Do you think that, in view of the "Arab Spring" and the current situation in the Middle East, this visit couldn’t really come at a better time?

Yes, we need this reassurance: for him to say to the world there is something more important than war and violence.


Is there a danger, in your view, that the current conflict in neighboring Syria could spill over into Lebanon while he’s there?

I think we’re used to having in Lebanon some local problems. In the last months, it was usually between Sunni and Shia. It could happen, because it’s also becoming part of a conflict in the whole area, but not really in Lebanon. We have people from both sides here also — and refugees from Syria. Something could happen, but I don’t think this will change the whole situation.


How important is it that the apostolic exhortation be delivered now? Is it more relevant, given the current circumstances?

Yes, the synod, which took place in October 2010, had important issues for Christians: because it was for Christians, particularly for Catholics, but also for relations between Christians and Muslims and the social and political situation.

It’s important for us to rethink our mission. Do we have a mission? Are we conscious of this mission, and what exactly is our mission?

People are leaving the country, but if we reflect, only in some countries there is danger, for example, in Palestine and Iraq. But in Lebanon there is no reason for a Christian to leave. Even in Egypt, there are problems and discrimination, but no real reasons to leave Egypt. And there is no discrimination in Jordan and not even in Syria.
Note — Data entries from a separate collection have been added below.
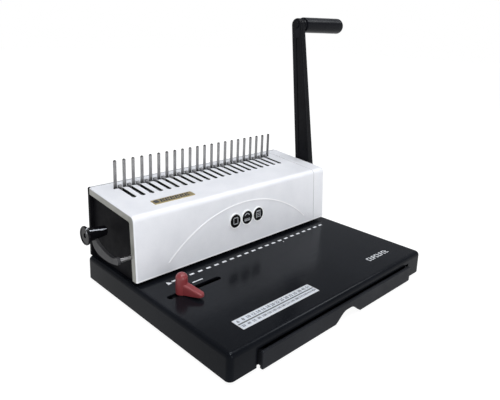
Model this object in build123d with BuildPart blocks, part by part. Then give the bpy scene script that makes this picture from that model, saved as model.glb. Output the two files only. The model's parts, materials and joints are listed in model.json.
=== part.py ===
"""Manual comb binding machine: black base with chip drawer, white punching head, side levers."""
import os
from math import cos, radians, sin

from build123d import *

os.makedirs("parts", exist_ok=True)

# ---------------------------------------------------------------- driving dimensions (mm)
# base
FOOT_H = 5.0
FOOT_R = 10.0
BASE_X0 = -235.2
BASE_X1 = 151.5
BASE_Y0 = -146.0
BASE_Y1 = 154.0
BASE_TOP = 37.5
BASE_WALL = 3.0
BASE_CORNER_R = 6.6
BASE_EDGE_R = 6.0
BOTTOM_T = 1.2
# chip drawer
DRAWER_X0 = -193.0
DRAWER_X1 = 114.0
OPENING_X0 = -196.0
OPENING_X1 = 117.0
DRAWER_FRONT_Y = -151.5
DRAWER_Z0 = 3.4
DRAWER_Z1 = 25.5
DRAWER_BACK_Y = 88.0
OPENING_TOP = 27.6
# punching head cover
HEAD_X0 = -232.0
HEAD_X1 = 140.3
SEAM_X = 114.0
HEAD_Z0 = 42.5
HEAD_FRONT_Y0 = 31.0
HEAD_FRONT_Y1 = 36.4
HEAD_FRONT_Z1 = 128.1
HEAD_BACK_Y = 147.5
TOP_SLOPE = 0.09
COVER_T = 3.0
RIM_W = 9.2
REAR_T = 5.4
# comb field
PITCH = 14.2875
RINGS = 21
COMB_X = -53.0
TINE_Y = 128.5
TINE_TOP = 176.5
TINE_W = 4.4
SLOT_Y0 = 89.5
SLOT_Y1 = 131.2
SLOT_W = 6.0
# raised arc on the front of the head
ARC_X = -46.4
ARC_TOP_Z = 108.7
ARC_R = 201.0
# side frames
FRAME_T = 3.0
FRAME_LX = -225.0
FRAME_RX = 110.0
# punching train
PUNCH_Y = 64.0
PUNCH_W = 8.0
PUNCH_D = 3.0
PUNCH_TIP = 42.5
DIE_Z0 = 33.5
STRIPPER_Z0 = 42.0
BAR_Z0 = 62.0
BAR_Z1 = 74.0
SHAFT_Y = 79.8
SHAFT_Z = 80.0
SHAFT_R = 6.0
ROCKER_R = 16.0
ROCKER_X = 100.0
LEVER_TURN = 50.0
POST_X = 150.5
POST_R = 3.0
# punching lever
LEVER_X0 = 142.0
LEVER_T = 12.0
LEVER_HEAD_Y = 116.7
LEVER_HEAD_Z = 363.0
GRIP_X1 = 263.0
GRIP_R = 13.5
# comb opener
OPENER_Y = 44.5
OPENER_Z = 73.7
OPENER_R = 3.0
OPENER_TURN = 50.0
OPENER_REST = 55.0
OPENER_ARM = 42.0
KNOB_Y = 103.5
KNOB_Z = 91.0
KNOB_R = 12.7
KNOB_X0 = -263.4
KNOB_X1 = -233.0
ARM_X0 = -252.0
ARM_T = 4.0
HOOK_BAR_Z0 = 119.0
HOOK_BAR_T = 3.0
# margin guide
GUIDE_X = -197.1
GUIDE_Y = -15.0
GUIDE_SLOT_X0 = -218.0
GUIDE_SLOT_X1 = -134.4

BASE_CX = (BASE_X0 + BASE_X1) / 2
BASE_CY = (BASE_Y0 + BASE_Y1) / 2
BASE_W = BASE_X1 - BASE_X0
BASE_D = BASE_Y1 - BASE_Y0
HALF_FIELD = PITCH * RINGS / 2
TINE_X = [COMB_X - HALF_FIELD + PITCH * i for i in range(RINGS + 1)]
RING_X = [x + PITCH / 2 for x in TINE_X[:-1]]
OPENER_TRAVEL = OPENER_ARM * (sin(radians(OPENER_REST)) - sin(radians(OPENER_REST - OPENER_TURN)))
FRONT_LEAN = (HEAD_FRONT_Y1 - HEAD_FRONT_Y0) / (HEAD_FRONT_Z1 - HEAD_Z0)
SCOOP_CX = -22.0
SCOOP_W = 104.0
FEET_XY = [(-213.0, -123.0), (123.0, -123.0), (-213.0, 128.0), (123.0, 128.0)]
BOSS_XY = [(-225.0, -90.0), (135.0, -90.0), (-225.0, 100.0), (135.0, 100.0), (-45.0, 142.0)]
REAR_SCREW_XZ = [(x, z) for x in (-217.0, 118.0) for z in (52.0, 118.0)]


def front_y(z):
    """Outer face of the head's front wall at height z."""
    return HEAD_FRONT_Y0 + FRONT_LEAN * (z - HEAD_Z0)


def top_z(y):
    """Outer face of the head's top wall at depth y."""
    return HEAD_FRONT_Z1 + TOP_SLOPE * (y - HEAD_FRONT_Y1)


def head_outline(d):
    """Side outline of the head, moved inwards by d on the front and the top."""
    return [
        (front_y(HEAD_Z0) + d, HEAD_Z0),
        (front_y(top_z(HEAD_FRONT_Y1)) + d, top_z(HEAD_FRONT_Y1 + d) - d),
        (HEAD_BACK_Y, top_z(HEAD_BACK_Y) - d),
        (HEAD_BACK_Y, HEAD_Z0),
    ]


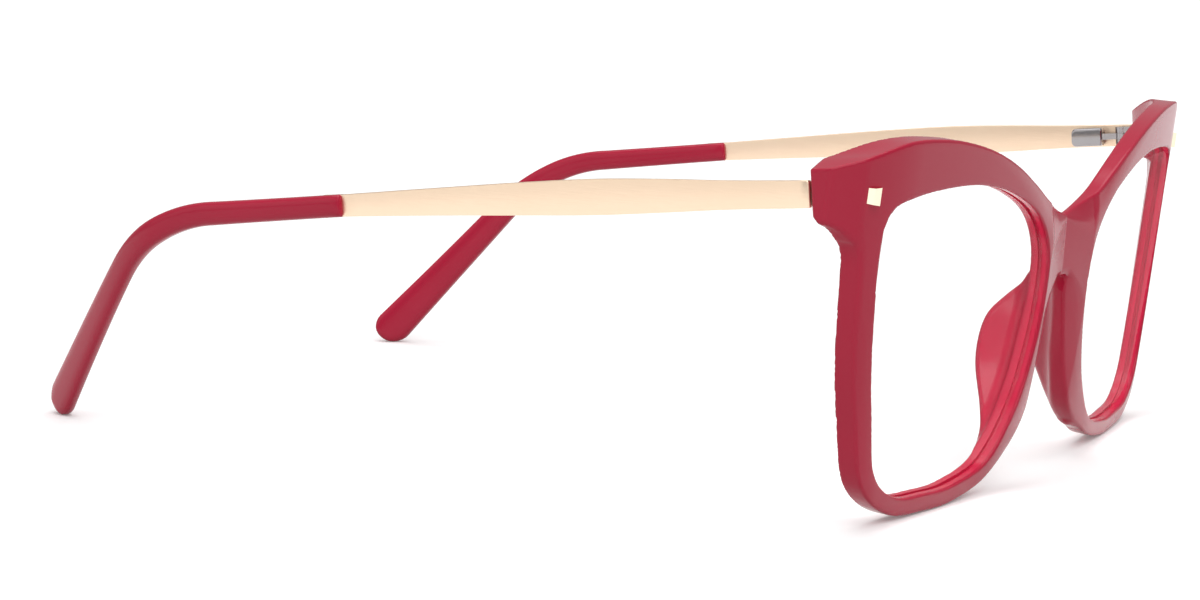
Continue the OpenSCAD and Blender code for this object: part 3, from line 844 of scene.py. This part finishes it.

So the first point to make is to remain here because we have a mission, and we need to find this mission together. It’s a mission of dialogue with Muslims and also announcing the Gospel to Muslims and living it in such a way.

Muslims have a right to know the Gospel. When they are convinced of their faith, they think we Christians have the right to know the Quran. In this sense, I think we only, as Arab Christians, could say something to Muslims that can be passed to both their and our culture.

A second point, one that is internal to the Church, is reform in the Church. The Catholic Church in the Middle East is a little bit too clerical. The role of the laypeople is very important here because they can say something on social, political problems, and we have no other voice. They have real dialogue every day with Muslims, but if we do it through the bishops or the patriarch, then it remains at this theoretical level.

It’s important that lay Christians understand their responsibility towards the state; it’s more important than in Europe, where people are of a Christian culture, if not of the faith.


This high level of pluralism and democracy is already practiced in Lebanon?

Yes, but not in other countries. The Pope’s trip is to Lebanon, but it’s really for the whole Middle East. He has chosen Lebanon for obvious reasons: because it has a strong Christian minority, almost 40%; the "infrastructure" of the Catholic Church is the only one to permit such a visit; and also because of the openness of the Muslims in Lebanon towards these questions.

Ecumenically, it’s very important as well, to tell the Orthodox that, yes, there are slight differences between us, but also nothing really fundamental and that we want to work together.

Lastly, between Muslims and Christians, we have problems; we are fighting in a Muslim world for more liberty of conscience, which is practically unknown. But we are doing so not only for us, but for Muslims themselves. They have a right to think independently of imams.


What is your reaction to the Sept. 11 attacks on the U.S. embassies in Cairo and Benghazi?

Firstly, the fact that we had an attack on embassies in both Libya and Egypt suggests that there is a connection and that it was not a spontaneous and improvised act.

Secondly, this is a typical reaction of radical Islam. We had a similar thing when the pastor Terry Jones in the United States burned a page from the Quran, and Muslim radicals in Mazar-e-Sharif (northern Afghanistan) killed eight foreign U.N. employees.

But it must be said clearly that because the film was made in America does not mean that America supports this film. It’s essential to make clear what freedom of speech means, which is unknown to most Muslims. I can say things which are wrong, and you will contradict me, but you cannot kill someone or destroy an embassy or anything like that because you disagree with me. If we go this way, there is no possibility of a dialogue of cultures.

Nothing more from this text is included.